By Johanzynn Gatewood
An annual report by the Environmental Working Group found that nearly 70 percent of samples of 48 types of conventionally grown produce were contaminated with pesticide residues. That’s down 6.6 percentage points from last year.
The EWG Shopper’s Guide to Pesticides in Produce, released Wednesday, ranks pesticide contamination of popular fruits and vegetables based on more than 36,000 samples of produce tested by the US Department of Agriculture and the Food and Drug Administration.
This year, strawberries remained at the top of the list of produce with the highest concentration of pesticides, while sweet corn and avocados were ranked as having the lowest concentration.
What are pesticides?
Pesticides are widely used in producing food to control pests such as insects, rodents, weeds, bacteria, mold and fungus. In addition to their uses in agriculture, pesticides are used to protect public health by controlling organisms that carry tropical diseases, such as mosquitoes.
Pesticides are potentially toxic to humans, according to the World Health Organization. They may have negative effects on reproduction, immune or nervous systems, cause cancer and lead to other problems.
Pesticide residue can remain on fruits and vegetables even after they are washed and, in some cases, peeled, according to the report.
However, a report by the USDA in 2014 found that “overall pesticide chemical residues on foods tested were at levels below the tolerances established by the Environmental Protection Agency” and were not a safety concern to consumers.
The Dirty Dozen
Produce that tested positive for various pesticides and contained higher concentrations of pesticides than other produce is featured on the list, known as the “Dirty Dozen.”
Starting with the highest amounts of pesticide residue, the list features strawberries, spinach, nectarines, apples, peaches, celery, grapes, pears, cherries, tomatoes, sweet bell peppers and potatoes.
Strawberries remained at the top of the list with at least 20 pesticides, while spinach jumped into the second spot with twice as much pesticide residue by weight than any other crop.
Americans eat nearly 8 pounds of fresh strawberries per person each year, and even when they are rinsed in the field and washed before eating, they are still most likely to be contaminated with pesticide residue, according to the Environmental Working Group.
In 2016, spinach was ranked eighth, but the latest numbers from the USDA showed a sharp increase in pesticide residues on non-organic spinach since the crop was last tested eight years ago.
The pesticides responsible for the residues included three fungicides and one insecticide called permethrin, which has been linked to tremors and seizures in the nervous systems of animals and insects.
The newest additions to the list were pears and potatoes, which replaced cherry tomatoes and cucumbers from last year.
The Clean Fifteen
Produce that had relatively fewer pesticides and lower total concentrations of pesticide residues was placed on the group’s “Clean Fifteen” list.

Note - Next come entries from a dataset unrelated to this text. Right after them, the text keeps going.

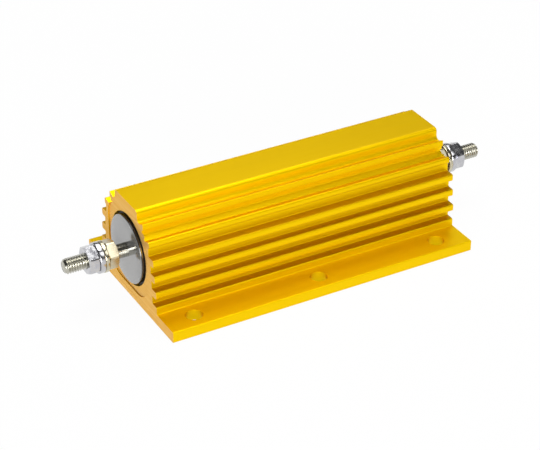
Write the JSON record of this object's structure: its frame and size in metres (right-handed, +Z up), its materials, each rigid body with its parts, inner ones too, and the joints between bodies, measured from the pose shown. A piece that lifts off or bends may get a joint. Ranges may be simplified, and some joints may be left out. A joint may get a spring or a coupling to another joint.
{
  "type": "aluminium housed power resistor",
  "caption": "Wirewound power resistor moulded into a finned, gold anodised aluminium extrusion with drilled mounting flanges and a threaded stud terminal at each end.",
  "frame": {"origin": "centre of the flat underside of the housing", "axes": "+X along the extrusion from the left terminal to the right one, +Y across the flanges, +Z up out of the mounting face"},
  "size_m": [0.1788, 0.0724, 0.0406],
  "materials": {
    "gold_anodised_aluminium": "glossy",
    "core_ceramic": "matte",
    "resistance_alloy": "satin",
    "cap_steel": "satin",
    "nickel_plated_steel": "satin",
    "nickel_plated_brass": "satin",
    "zinc_plated_steel": "satin",
    "black_compound": "matte",
    "grey_seal": "glossy"
  },
  "bodies": {
    "root": {"housing": "gold_anodised_aluminium", "ceramic_core": "core_ceramic", "resistance_winding": "resistance_alloy", "core_cap_left": "cap_steel", "core_cap_right": "cap_steel", "terminal_stud_left": "nickel_plated_steel", "terminal_stud_right": "nickel_plated_steel", "moulding_compound": "black_compound", "end_seal_left": "grey_seal", "end_seal_right": "grey_seal", "inner_nut_left": "nickel_plated_brass", "inner_nut_right": "nickel_plated_brass", "flat_washer_left": "nickel_plated_brass", "flat_washer_right": "nickel_plated_brass", "spring_washer_left": "zinc_plated_steel", "spring_washer_right": "zinc_plated_steel", "outer_nut_left": "zinc_plated_steel", "outer_nut_right": "zinc_plated_steel"}
  },
  "joints": []
}
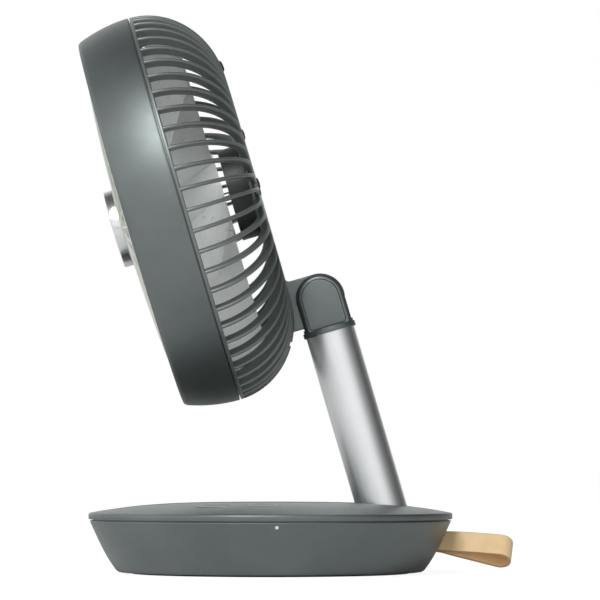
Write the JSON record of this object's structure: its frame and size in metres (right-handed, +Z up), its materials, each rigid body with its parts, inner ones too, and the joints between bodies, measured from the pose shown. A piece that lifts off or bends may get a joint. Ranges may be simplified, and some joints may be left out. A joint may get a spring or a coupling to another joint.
{
  "type": "desk fan",
  "caption": "Folding desk fan: round base, leaning column that folds flat into the base, and a caged axial fan head on a friction hinge.",
  "frame": {"origin": "centre of the underside of the round base, on the surface the fan stands on", "axes": "+Z up; the air leaves towards -X; the hinges' axes run along Y"},
  "size_m": [0.2514, 0.2302, 0.3223],
  "materials": {
    "shell_plastic": "fine matt texture, dark grey with a slight green cast",
    "dark_plastic": "matt, darker grey",
    "button_plastic": "satin",
    "pale_plastic": "satin, off-white",
    "blade_plastic": "satin, milky and slightly translucent",
    "brushed_aluminium": "satin anodised",
    "plated_steel": "zinc plated",
    "painted_steel": "black coated",
    "bronze_washer": "plain",
    "copper_winding": "enamelled",
    "cell_wrap": "shrink wrap",
    "circuit_board": "solder mask",
    "switch_plastic": "moulded",
    "light_pipe": "clear",
    "tan_leather": "vegetable tanned, smooth face",
    "rubber": "matt",
    "cable_jacket": "matt"
  },
  "bodies": {
    "base": {"base_bowl": "shell_plastic", "base_top_plate": "shell_plastic", "column_trough": "dark_plastic", "bottom_cover": "dark_plastic", "foot_pad": "rubber", "cover_screws": "plated_steel", "hinge_bracket": "plated_steel", "bracket_screws": "plated_steel", "lower_hinge_pin": "plated_steel", "lower_pin_clips": "plated_steel", "lower_friction_washers": "bronze_washer", "battery_cells": "cell_wrap", "battery_trays": "dark_plastic", "control_board": "circuit_board", "board_screws": "plated_steel", "tact_switches": "switch_plastic", "indicator_light_pipe": "light_pipe", "charge_socket": "plated_steel", "pull_loop": "tan_leather", "strap_clamp": "dark_plastic", "strap_screws": "plated_steel"},
    "power_button": {"power_button": "button_plastic"},
    "speed_button": {"speed_button": "button_plastic"},
    "column": {"column_tube": "brushed_aluminium", "column_foot": "dark_plastic", "knuckle_fork": "shell_plastic", "knuckle_cover_left": "shell_plastic", "knuckle_cover_right": "shell_plastic", "motor_lead": "cable_jacket"},
    "upper_hinge": {"upper_hinge_pin": "plated_steel", "upper_friction_washers": "bronze_washer"},
    "head": {"head_arm": "shell_plastic", "arm_screws": "plated_steel", "rear_grille": "dark_plastic", "front_housing": "shell_plastic", "front_grille": "pale_plastic", "hub_cap": "brushed_aluminium", "hub_disc": "dark_plastic", "motor_can": "painted_steel", "motor_end_plate": "painted_steel", "stator": "painted_steel", "stator_coils": "copper_winding", "motor_bearings": "plated_steel", "motor_screws": "plated_steel", "back_bumpers": "rubber"},
    "rotor": {"motor_shaft": "plated_steel", "rotor_magnet": "painted_steel", "impeller": "blade_plastic", "impeller_nut": "plated_steel"}
  },
  "joints": [
    {"name": "column_fold", "type": "hinge", "parent": "base", "child": "column", "pos_m": [0.0677, 0, 0.0265], "axis": [0, -1, 0], "range_deg": [0, 73.6]},
    {"name": "head_fold", "type": "hinge", "parent": "column", "child": "upper_hinge", "pos_m": [0.02879, 0, 0.15869], "axis": [0, 1, 0], "range_deg": [0, 155]},
    {"name": "head_tilt", "type": "hinge", "parent": "upper_hinge", "child": "head", "pos_m": [0.02879, 0, 0.15869], "axis": [0, 1, 0], "range_deg": [0, 25]},
    {"name": "fan_spin", "type": "hinge", "parent": "head", "child": "rotor", "pos_m": [-0.04945, 0, 0.21061], "axis": [-0.9593, 0, -0.2823], "continuous": true},
    {"name": "power_press", "type": "slide", "parent": "base", "child": "power_button", "axis": [0, 0.068, -0.9977], "range_m": [0, 0.0008], "stiffness_N_per_m": 900, "springref_m": -0.0012},
    {"name": "speed_press", "type": "slide", "parent": "base", "child": "speed_button", "axis": [0, 0.068, -0.9977], "range_m": [0, 0.0008], "stiffness_N_per_m": 900, "springref_m": -0.0012}
  ],
  "couplings": [
    {"joint": "head_fold", "follows": "column_fold", "ratio": 2.106}
  ]
}
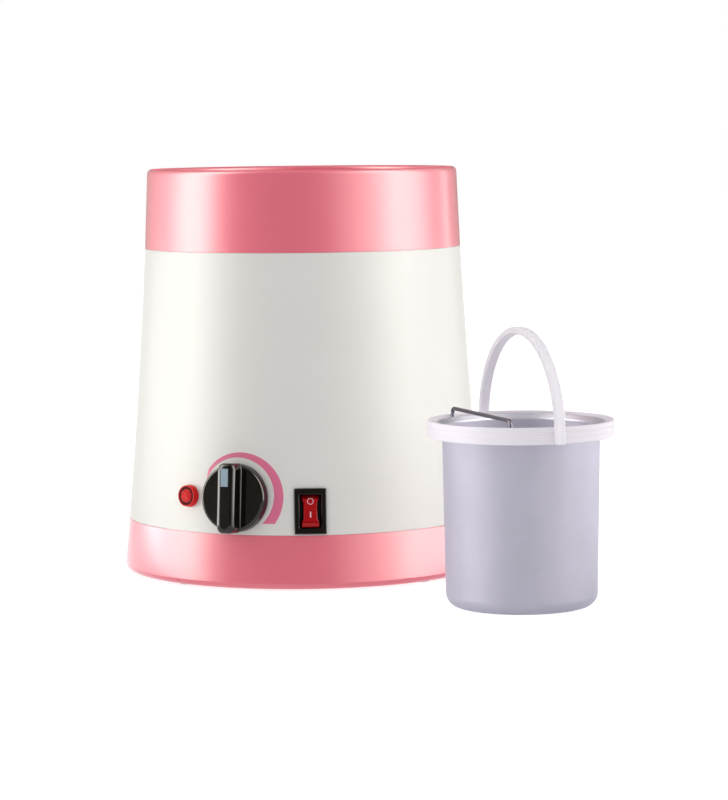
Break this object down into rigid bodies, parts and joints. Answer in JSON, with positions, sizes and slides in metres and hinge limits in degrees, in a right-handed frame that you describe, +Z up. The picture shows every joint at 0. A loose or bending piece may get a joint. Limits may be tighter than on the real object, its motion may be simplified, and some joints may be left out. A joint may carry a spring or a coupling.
{
  "type": "wax heater with bucket",
  "caption": "Round flared wax heater with a thermostat knob, pilot lamp and rocker switch, and a lift-out metal wax bucket with a swinging bail handle and a scraper bar.",
  "frame": {"origin": "on the table, under the middle of the heater", "axes": "+Z up; -Y is the front, with the knob, lamp and switch; +X is the viewer's right, where the bucket stands"},
  "size_m": [0.3054, 0.3503, 0.26],
  "materials": {
    "pink_shell": "glossy moulded pink, slightly translucent",
    "white_shell": "glossy moulded white",
    "plate": "matt",
    "feet": "matt",
    "steel_parts": "plain steel",
    "well_metal": "drawn aluminium, satin",
    "mica_band": "mica board, matt",
    "insulation": "mineral wool",
    "copper_parts": "copper, satin",
    "cream_plastic": "matt",
    "brass_parts": "plain",
    "black_gloss": "glossy black moulding",
    "pointer": "pale grey-blue inlay",
    "lamp_red": "translucent red",
    "rocker_red": "translucent red",
    "lead_cover": "sleeved lead",
    "bucket_metal": "spun aluminium, matt",
    "bucket_plastic": "white heat-proof moulding, satin",
    "scraper_steel": "bright wire"
  },
  "bodies": {
    "heater": {"base_shell": "pink_shell", "top_collar": "pink_shell", "body_shell": "white_shell", "bottom_plate": "plate", "foot_1": "feet", "foot_2": "feet", "foot_3": "feet", "foot_4": "feet", "tie_rod_1": "steel_parts", "tie_rod_2": "steel_parts", "tie_rod_3": "steel_parts", "inner_well": "well_metal", "well_retaining_ring": "steel_parts", "heater_band": "mica_band", "band_bolt": "steel_parts", "insulation_sleeve": "insulation", "sensor_bulb": "copper_parts", "capillary": "copper_parts", "thermal_cutout": "steel_parts", "sensor_strap": "steel_parts", "thermostat_body": "cream_plastic", "thermostat_nut": "brass_parts", "thermostat_tab_1": "brass_parts", "thermostat_tab_2": "brass_parts", "lamp_lens": "lamp_red", "lamp_body": "cream_plastic", "lamp_nut": "black_gloss", "switch_housing": "black_gloss", "switch_tab_1": "brass_parts", "switch_tab_2": "brass_parts", "inlet_housing": "black_gloss", "inlet_pin_live": "brass_parts", "inlet_pin_neutral": "brass_parts", "inlet_pin_earth": "brass_parts", "terminal_block": "cream_plastic", "lead_live": "lead_cover", "lead_neutral": "lead_cover", "lead_earth": "lead_cover", "lead_switch_in": "lead_cover", "lead_switch_out": "lead_cover", "lead_thermostat": "lead_cover", "lead_cutout": "lead_cover", "lead_band": "lead_cover", "lead_lamp": "lead_cover"},
    "knob": {"knob": "black_gloss", "knob_pointer": "pointer", "thermostat_shaft": "brass_parts"},
    "rocker": {"rocker": "rocker_red"},
    "bucket": {"bucket_pot": "bucket_metal", "bucket_ring": "bucket_plastic"},
    "handle": {"bucket_handle": "bucket_plastic"},
    "scraper": {"scraper_bar": "scraper_steel"}
  },
  "joints": [
    {"name": "knob_turn", "type": "hinge", "parent": "heater", "child": "knob", "pos_m": [-0.04081, -0.10522, 0.0579], "axis": [0.3602, 0.9287, -0.0883], "range_deg": [-80, 120]},
    {"name": "rocker_tilt", "type": "hinge", "parent": "heater", "child": "rocker", "pos_m": [0.00489, -0.11206, 0.04987], "axis": [0.999, 0.0436, 0], "range_deg": [0, 19]},
    {"name": "bucket_lift", "type": "slide", "parent": "heater", "child": "bucket", "axis": [0, 0, 1], "range_m": [0, 0.3]},
    {"name": "handle_swing", "type": "hinge", "parent": "bucket", "child": "handle", "pos_m": [0.132, -0.175, 0.1045], "axis": [0.342, -0.9397, 0], "range_deg": [-115, 115]},
    {"name": "scraper_lift", "type": "slide", "parent": "bucket", "child": "scraper", "axis": [0, 0, 1], "range_m": [0, 0.03]}
  ]
}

This list included, in order, sweet corn (including corn on the cob and frozen corn), avocados, pineapples, cabbage, onions, frozen sweet peas, papaya, asparagus, mangoes, eggplant, honeydew melon, kiwis, cantaloupe, cauliflower and grapefruit.
Only 1% of samples showed any detectable pesticides in avocados and sweet corn, which were deemed the cleanest produce.
More than 80% of pineapples, papaya, asparagus, onions and cabbage that were sampled showed no pesticide residue.
The Environmental Working Group, a nonprofit advocacy group, analyzed more than 36,000 samples taken by personnel at the USDA and the FDA who mimicked consumer practices by first washing or peeling the produce.
To compare the fruits and vegetables, the group came up with a composite score for each type of produce based on six measures of contamination. Some of the measures include the percent of the sample tested with detectable pesticides and the average number of pesticides found on a single sample.
Nutrition experts support the findings and even use the list to make recommendations to their own patients.
“I believe that this is an important source of information,” said Corinne Bush, a clinical nutritionist who was not part of the research.
Bush warns that some pesticides that do not exceed thresholds established by the EPA can stil lbe very harmful, since low-level exposure over time can have extremely damaging effects.
The Environmental Working Group recommends buying organic produce whenever possible to reduce exposure to pesticides.
“If you don’t want to feed your family food contaminated with pesticides, the EWG Shopper’s Guide helps you make smart choices, whether you’re buying conventional or organic produce,” Sonya Lunder, a senior analyst with the group, said in a news release.
“Eating plenty of fruits and vegetables is essential no matter how they’re grown, but for the items with the heaviest pesticide loads, we urge shoppers to buy organic. If you can’t buy organic, the Shopper’s Guide will steer you to conventionally grown produce that is the lowest in pesticides.”